▸ COLLECTED DATA:
%%
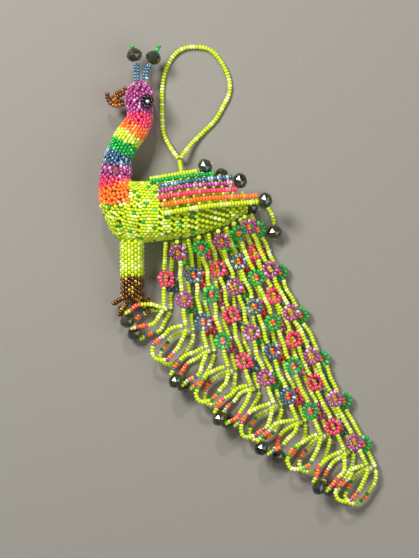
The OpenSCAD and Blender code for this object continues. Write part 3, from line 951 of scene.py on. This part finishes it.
            def paint(spot: Spot) -> object:
                """Turns from the lime leg to the amber shank at the knee."""
                return Bead.LIME if spot.at.y > 0 else Bead.AMBER

            found = WovenSkin(self.shop).weave(stations, paint)
            for kind, places in found.items():
                self.shop.beads(f"{names[kind]}_beads", places, kind, self.body, (names[kind],))
            hand = self.shop.stringer(f"{side} toes")
            places = []
            levels = (foot, low + (foot - low) * 0.12, low)
            for toe in toes:
                path = smooth([mm(x + px, py, z) for (px, py), z in zip(toe, levels)], 4)
                places += hand.lay(path)
            self.shop.beads(f"{side}_toe_beads", places, Bead.AMBER, self.body, (f"{side}_toes",))

    def make_stem(self) -> None:
        """Strings the short stem that the hanging loop springs from."""
        path = smooth([mm(-22.2, 36.2, 9.4), mm(-22.4, 40.1, 7.6), mm(-23, 44.2, 5.1)], 4)
        self.shop.beads("loop_stem_beads", self.shop.stringer("stem").lay(path), Bead.LIME, self.body,
                        ("loop_stem",))
        self.shop.threads("loop_stem_thread", [path], self.body)

    def build(self) -> None:
        """Makes every piece of the body."""
        self.weave_body()
        self.make_face()
        self.make_legs()
        self.make_stem()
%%
▸ WHAT NEEDS TO BE DONE: Restate the listing in full, word for word.

▸ COMPLETED TASK:
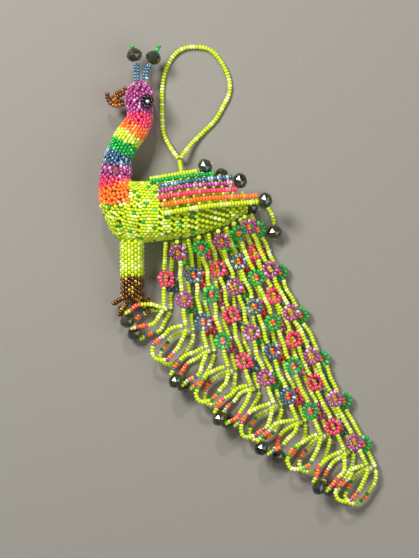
The OpenSCAD and Blender code for this object continues. Write part 3, from line 951 of scene.py on. This part finishes it.
            def paint(spot: Spot) -> object:
                """Turns from the lime leg to the amber shank at the knee."""
                return Bead.LIME if spot.at.y > 0 else Bead.AMBER

            found = WovenSkin(self.shop).weave(stations, paint)
            for kind, places in found.items():
                self.shop.beads(f"{names[kind]}_beads", places, kind, self.body, (names[kind],))
            hand = self.shop.stringer(f"{side} toes")
            places = []
            levels = (foot, low + (foot - low) * 0.12, low)
            for toe in toes:
                path = smooth([mm(x + px, py, z) for (px, py), z in zip(toe, levels)], 4)
                places += hand.lay(path)
            self.shop.beads(f"{side}_toe_beads", places, Bead.AMBER, self.body, (f"{side}_toes",))

    def make_stem(self) -> None:
        """Strings the short stem that the hanging loop springs from."""
        path = smooth([mm(-22.2, 36.2, 9.4), mm(-22.4, 40.1, 7.6), mm(-23, 44.2, 5.1)], 4)
        self.shop.beads("loop_stem_beads", self.shop.stringer("stem").lay(path), Bead.LIME, self.body,
                        ("loop_stem",))
        self.shop.threads("loop_stem_thread", [path], self.body)

    def build(self) -> None:
        """Makes every piece of the body."""
        self.weave_body()
        self.make_face()
        self.make_legs()
        self.make_stem()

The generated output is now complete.